Madame A vient hier après-midi avec ses trois enfants après la sortie de l'école. Leur âge a éventuellement de l'importance : six ans, quatre ans et vingt mois. Ce n'est pas la première fois qu'elle vient et ce n'est pas la dernière. Au bout du compte, et alors qu'elle a attendu une bonne heure et demie dans une salle d'attente bondée (le lundi après-midi, la consultation est "libre") et qui continue de l'être après qu'elle est entrée dans mon bureau, ses trois enfants ont un rhume banal. Pas grand chose à se mettre sous la dent. Ce sont des rhumes, un point c'est tout.

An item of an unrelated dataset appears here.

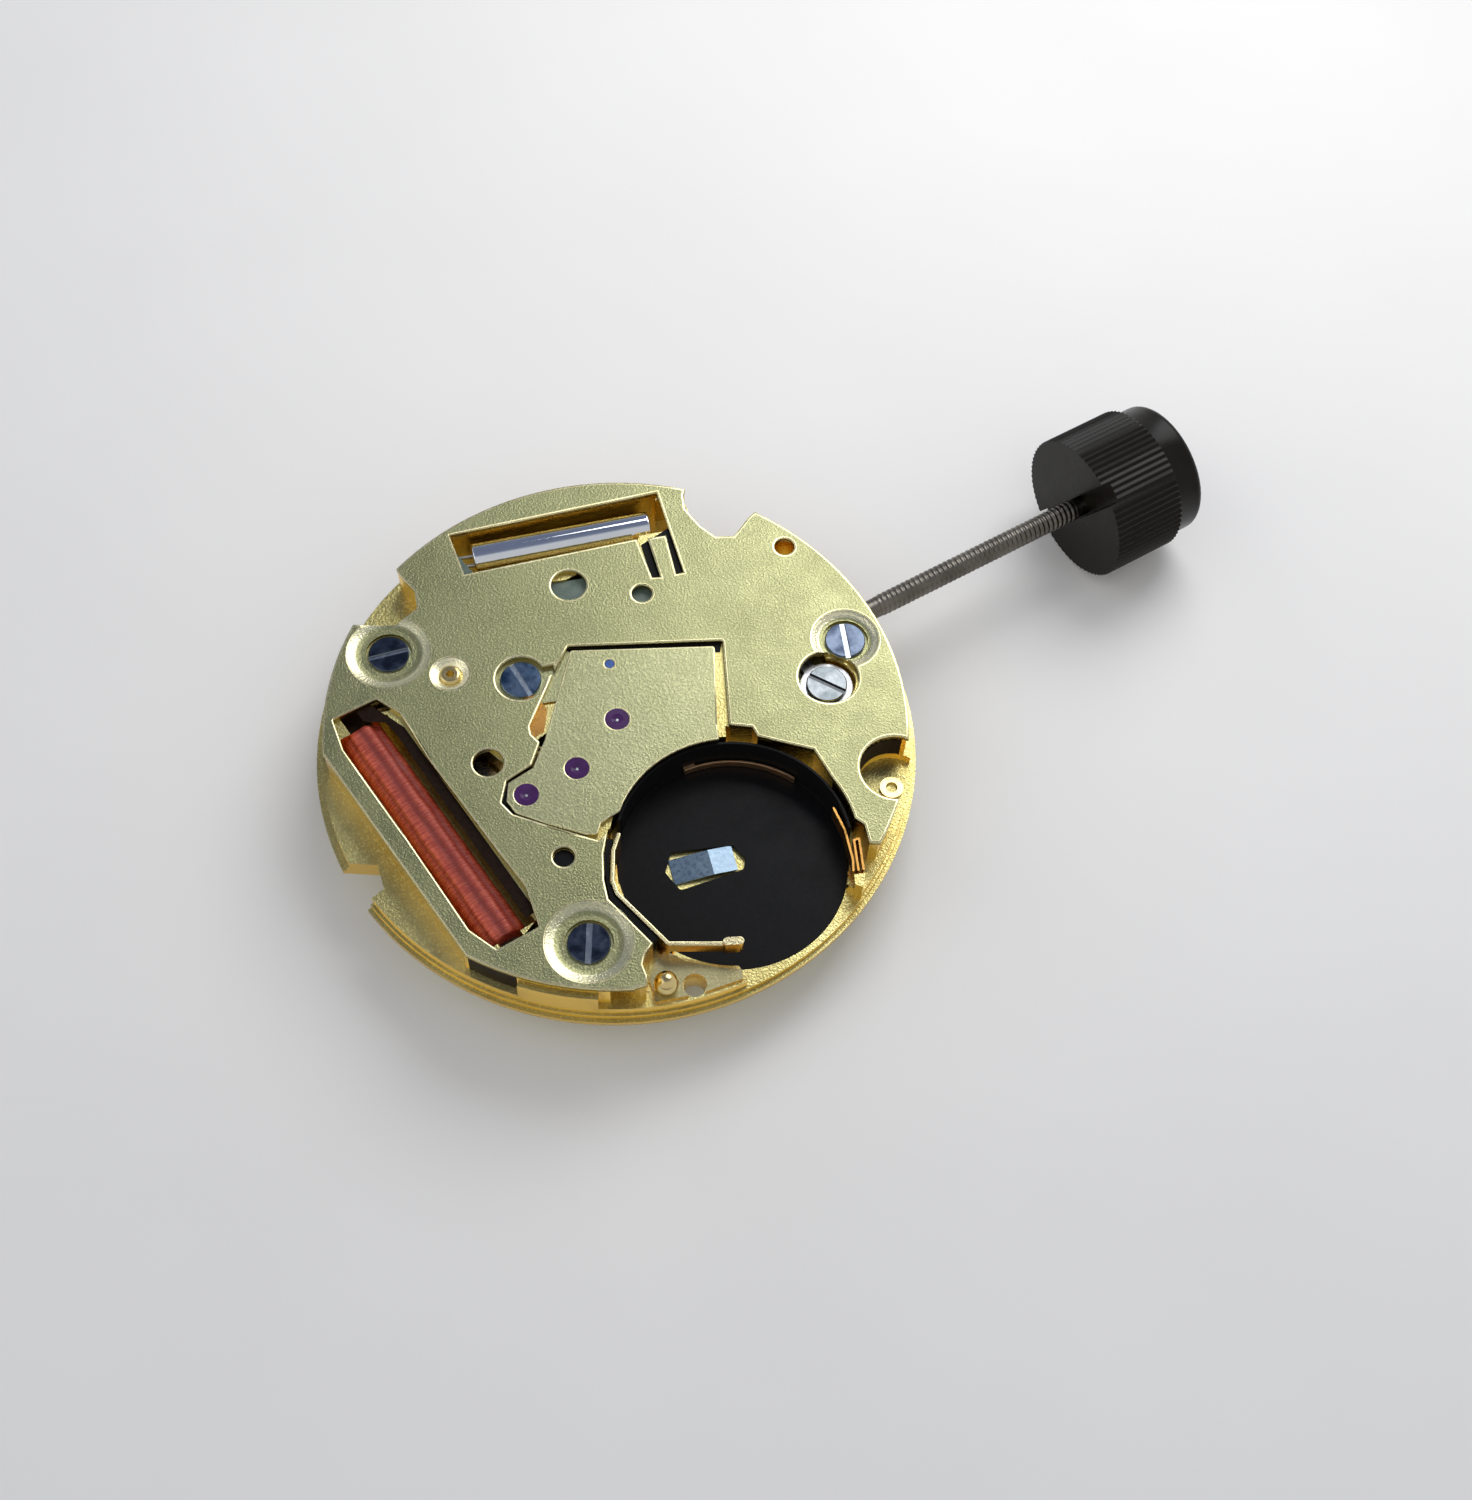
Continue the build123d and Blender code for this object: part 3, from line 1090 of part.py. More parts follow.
# Winding stem: pilot, square, groove for the lever and a long round shank
with BuildPart() as winding_stem:
    rod(pilot_radius, setting_place[0] + pocket_fit, pinion_from)
    with BuildSketch(along_stem.offset(pinion_from)):
        Rectangle(square_side, square_side)
    extrude(amount=groove_place - groove_half - pocket_fit - pinion_from)
    rod(stem_radius, groove_place - groove_half - pocket_fit, groove_place - groove_half)
    rod(groove_radius, groove_place - groove_half, groove_place + groove_half)
    rod(stem_radius, groove_place + groove_half, knob_face_place + knob_bore_length)
winding_stem.part.label = "winding_stem"
export_step(winding_stem.part, "parts/winding_stem.step")

# Sliding pinion with crown teeth towards the setting wheel
with BuildPart() as sliding_pinion:
    rod(pinion_radius, pinion_from, neck_from)
    rod(neck_radius, neck_from, neck_from + neck_length)
    rod(pinion_radius, neck_from + neck_length, pinion_from + pinion_length)
    with BuildSketch(along_stem.offset(pinion_from)):
        Rectangle(square_side + 2 * running_fit, square_side + 2 * running_fit)
    extrude(amount=pinion_length, mode=Mode.SUBTRACT)
    with BuildSketch(along_stem.offset(pinion_from)):
        with PolarLocations(pinion_radius, crown_teeth):
            Rectangle(2 * crown_depth, crown_gap)
    extrude(amount=crown_depth, mode=Mode.SUBTRACT)
sliding_pinion.part.label = "sliding_pinion"
export_step(sliding_pinion.part, "parts/sliding_pinion.step")

# Setting lever with the pin that rides in the stem's groove
with BuildPart() as setting_lever:
    with BuildSketch(Plane.XY.offset(lever_low)):
        add(bars([lever_at, lever_pin_at], lever_width))
        with Locations(lever_at):
            Circle(lever_hub_radius)
            Circle(lever_shoulder_radius + running_fit, mode=Mode.SUBTRACT)
    extrude(amount=lever_thickness)
    disc(lever_pin_at, lever_pin_radius, stem_height + groove_radius + running_fit, lever_low)
setting_lever.part.label = "setting_lever"
export_step(setting_lever.part, "parts/setting_lever.step")

# Yoke whose tip lies in the neck of the sliding pinion
with BuildPart() as yoke:
    with BuildSketch(Plane.XY.offset(yoke_low)):
        add(bars([yoke_at, yoke_tip_at], yoke_width))
        with Locations(yoke_at):
            Circle(yoke_hub_radius)
            Circle(stud_radius + running_fit, mode=Mode.SUBTRACT)
    extrude(amount=yoke_thickness)
yoke.part.label = "yoke"
export_step(yoke.part, "parts/yoke.step")

# Jumper spring beside the lever
with BuildPart() as jumper_spring:
    with BuildSketch(Plane.XY.offset(lever_floor)):
        add(bars(jumper_at, spring_width))
        with Locations(jumper_at[0]):
            Circle(yoke_hub_radius)
        with Locations(jumper_at[1]):
            Circle(spring_width)
    extrude(amount=spring_thickness)
jumper_spring.part.label = "jumper_spring"
export_step(jumper_spring.part, "parts/jumper_spring.step")

# Knob: ridged skirt, smooth cap and a slot across its inner face
with BuildPart() as setting_knob:
    with BuildSketch(along_stem.offset(knob_face_place)):
        Polygon(*[polar(origin, knob_radius - knob_ridge_depth * (number % 2), 180 / knob_ridges * number)
                  for number in range(2 * knob_ridges)], align=None)
    extrude(amount=knob_skirt_length)
    rod(knob_cap_radius, knob_face_place + knob_skirt_length,
        knob_face_place + knob_skirt_length + knob_cap_length)
    fillet(setting_knob.faces().sort_by(Axis.X)[-1].edges(), knob_edge)
    with BuildSketch(along_stem.offset(knob_face_place)):
        Rectangle(2 * knob_radius + overrun, knob_slot_width, rotation=knob_slot_angle)
    extrude(amount=knob_slot_depth, mode=Mode.SUBTRACT)
    rod(stem_radius, knob_face_place, knob_face_place + knob_bore_length, Mode.SUBTRACT)
setting_knob.part.label = "setting_knob"
export_step(setting_knob.part, "parts/setting_knob.step")
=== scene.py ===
import bpy
from math import degrees, exp, cos, pi, radians, sin
from mathutils import Matrix, Vector


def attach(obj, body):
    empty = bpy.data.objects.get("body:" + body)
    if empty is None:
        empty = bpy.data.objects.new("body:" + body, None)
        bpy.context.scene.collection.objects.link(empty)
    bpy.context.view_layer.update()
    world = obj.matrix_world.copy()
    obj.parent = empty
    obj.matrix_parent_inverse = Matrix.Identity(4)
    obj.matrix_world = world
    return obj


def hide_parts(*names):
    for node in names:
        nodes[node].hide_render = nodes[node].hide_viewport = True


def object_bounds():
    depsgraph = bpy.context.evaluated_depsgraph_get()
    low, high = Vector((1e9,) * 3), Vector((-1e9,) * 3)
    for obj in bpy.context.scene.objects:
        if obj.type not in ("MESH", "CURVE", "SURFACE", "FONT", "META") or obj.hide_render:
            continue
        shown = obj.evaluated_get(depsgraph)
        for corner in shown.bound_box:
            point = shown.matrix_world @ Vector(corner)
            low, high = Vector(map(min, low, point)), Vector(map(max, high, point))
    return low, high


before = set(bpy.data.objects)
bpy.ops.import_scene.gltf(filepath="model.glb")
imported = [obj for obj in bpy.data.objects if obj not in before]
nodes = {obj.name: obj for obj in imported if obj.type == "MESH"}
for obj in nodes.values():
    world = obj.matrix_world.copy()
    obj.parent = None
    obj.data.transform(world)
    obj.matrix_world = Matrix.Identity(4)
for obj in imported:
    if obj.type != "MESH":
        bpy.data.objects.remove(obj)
cad_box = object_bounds()
mm = 0.001

# Camera at the photograph's angle
right = Vector((0.85581, -0.51618, 0.03382))
up = Vector((0.43502, 0.75355, 0.49287))
back = Vector((-0.27989, -0.40710, 0.86944))
camera_data = bpy.data.cameras.new("camera")
camera_data.lens = 50.50
camera_data.sensor_width = 36.0
camera_data.clip_start = 0.001
camera = bpy.data.objects.new("camera", camera_data)
camera.matrix_world = Matrix.Translation(Vector((-21.040, -39.544, 78.801)) * mm) @ Matrix(
    (right, up, back)).transposed().to_4x4()
bpy.context.scene.collection.objects.link(camera)
bpy.context.scene.camera = camera
bpy.context.scene.view_settings.view_transform = "Standard"


def new_material(name):
    """Empty node material with its shader and output."""
    material = bpy.data.materials.new(name)
    material.use_nodes = True
    tree = material.node_tree
    tree.nodes.clear()
    shader = tree.nodes.new("ShaderNodeBsdfPrincipled")
    out = tree.nodes.new("ShaderNodeOutputMaterial")
    tree.links.new(shader.outputs["BSDF"], out.inputs["Surface"])
    return material, tree, shader


def noise(tree, scale, detail=3.0, rough=0.5, stretch=(1, 1, 1)):
    """Noise in object space; scale counts cells per metre."""
    place = tree.nodes.new("ShaderNodeTexCoord")
    mapping = tree.nodes.new("ShaderNodeMapping")
    mapping.inputs["Scale"].default_value = stretch
    texture = tree.nodes.new("ShaderNodeTexNoise")
    texture.inputs["Scale"].default_value = scale
    texture.inputs["Detail"].default_value = detail
    texture.inputs["Roughness"].default_value = rough
    tree.links.new(place.outputs["Object"], mapping.inputs["Vector"])
    tree.links.new(mapping.outputs["Vector"], texture.inputs["Vector"])
    return texture.outputs["Fac"]


def remap(tree, value, low, high, from_low=0.3, from_high=0.7):
    """Value stretched to a new range."""
    node = tree.nodes.new("ShaderNodeMapRange")
    node.inputs["From Min"].default_value = from_low
    node.inputs["From Max"].default_value = from_high
    node.inputs["To Min"].default_value = low
    node.inputs["To Max"].default_value = high
    tree.links.new(value, node.inputs["Value"])
    return node.outputs["Result"]


def mix(tree, factor, a, b):
    """Colour between a and b."""
    node = tree.nodes.new("ShaderNodeMix")
    node.data_type = "RGBA"
    tree.links.new(factor, node.inputs["Factor"])
    for socket, colour in (("A", a), ("B", b)):
        target = [s for s in node.inputs if s.name == socket and s.type == "RGBA"][0]
        if isinstance(colour, bpy.types.NodeSocket):
            tree.links.new(colour, target)
        else:
            target.default_value = (*colour, 1)
    return [s for s in node.outputs if s.type == "RGBA"][0]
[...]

Je les ai donc examinés, ces enfants, je leur prescris des médicaments que l'on peut authentiquement appeler des produits de confort et quid ?
Je n'ai pas eu besoin de les peser, je n'ai pas eu besoin de vérifier que les vaccinations étaient à jour, puisque ce sont des enfants que je vois régulièrement.
Il y a eu trois consultations et je n'ai pas passé quarante-cinq minutes à les examiner, écrire dans le carnet de santé, compléter le dossier dans l'ordinateur, écrire des ordonnances tapuscrites et passer la carte vitale. Une petite demi-heure.
Que dire à cette maman inquiète ou préoccupée ou attentionnée ou obsessionnelle ou mal informée ?
Avant de vous fournir des réponses, quel est le contexte ?
On dit que la médecine générale est en péril.
On dit que les déserts médicaux vont se multiplier.
On dit que les jeunes médecins ne veulent plus s'installer comme médecins généralistes libéraux.
On dit que les médecins généralistes ne sont pas contents de leur sort, que leur rôle se restreint, qu'ils perdent leur notabilité, qu'ils sont écrasés par la paperasse, que leurs honoraires ne progressent pas et, encore plus, que leurs revenus stagnent ou régressent.
On dit que de plus en plus de médicaments sont moins remboursés ou déremboursés.
On dit que les dépassements d'honoraires se multiplient.
On dit que l'on entre à grande vitesse dans la médecine dite à deux vitesses : celle des pauvres et celle des riches.
Que dire à cette femme ?
Le médecin EBM : lui donner des conseils, la rassurer, lui demander de ne pas consulter pour un rhume, ne plus donner de médicaments qui ressemblent à des placebos.
Le médecin auto satisfait : chez moi cela ne se passe pas comme cela...
Le médecin anxiogène : vous avez eu raison de venir, cela aurait pu être plus grave.
Le médecin qui a des fins de mois difficiles : vous auriez pu attendre un jour de plus mais cela permet de payer la secrétaire
Le médecin philosophe : c'est grâce à des gens comme vous que je peux passer plus de temps avec des patients déprimés.
Le médecin qui s'y croit : chez moi, je ne reçois que des "vrais" malades...
Le médecin empathique : la porte est ouverte, quand vos enfants sont malades, vous pouvez toujours venir, je suis là pour vous rassurer.
Mais les autres médecins généralistes peuvent aussi donner des conseils à ce médecin généraliste :
Virer cette famille de la clientèle
Ne prendre les patients que sur rendez-vous
Avoir une secrétaire qui fait la part entre ce qui est bénin et ce qui est grave
Proposer seulement une médecine EBM
Faire le tri des malades
N'accepter que des "malades"
Tapisser la salle d'attente d'affiches informatives
Une critique "de gauche" : les "vraies" gens ont le droit à la santé ; les populations défavorisées ont besoin d'être rassurées et reçues ; c'est par l'éducation que ce médecin aura moins de monde dans sa salle d'attente ; si les médecins se désintéressent des rhumes, les pauvres malades iront directement chez le pharmacien qui ne les examinera pas et qui leur vendra des produits "conseils" chers et non remboursés ;
Une critique "de droite" : les rhumes n'ont rien à faire dans les cabinets médicaux ; c'est une des causes du déficit de la sécurité sociale ; l'automédication, c'est l'avenir ; il faut faire la différence entre le petit risque et le "grand" ; les franchises sont justifiées dans un système assuranciel ;
Une critique "raisonnable" : si le médecin généraliste veut donner du sens à son activité, il doit faire des activités "nobles", des ECG, des frottis, des poses de stérilet, de la petite chirurgie, des accouchements à domicile, enlever des verrues, et se désintéresser d'une médecine qui n'est pas de la médecine mais de la vie quotidienne ;
Une critique illichienne : soigner un rhume chez un médecin c'est médicaliser la société, c'est rompre l'autonomie des patients, c'est donner l'illusion que ne pas traiter un rhume fait courir des risques à l'individu et à la société tout entière.
Comme on dit : un rhume guérit tout seul en huit jours et en une semaine quand on va voir son médecin.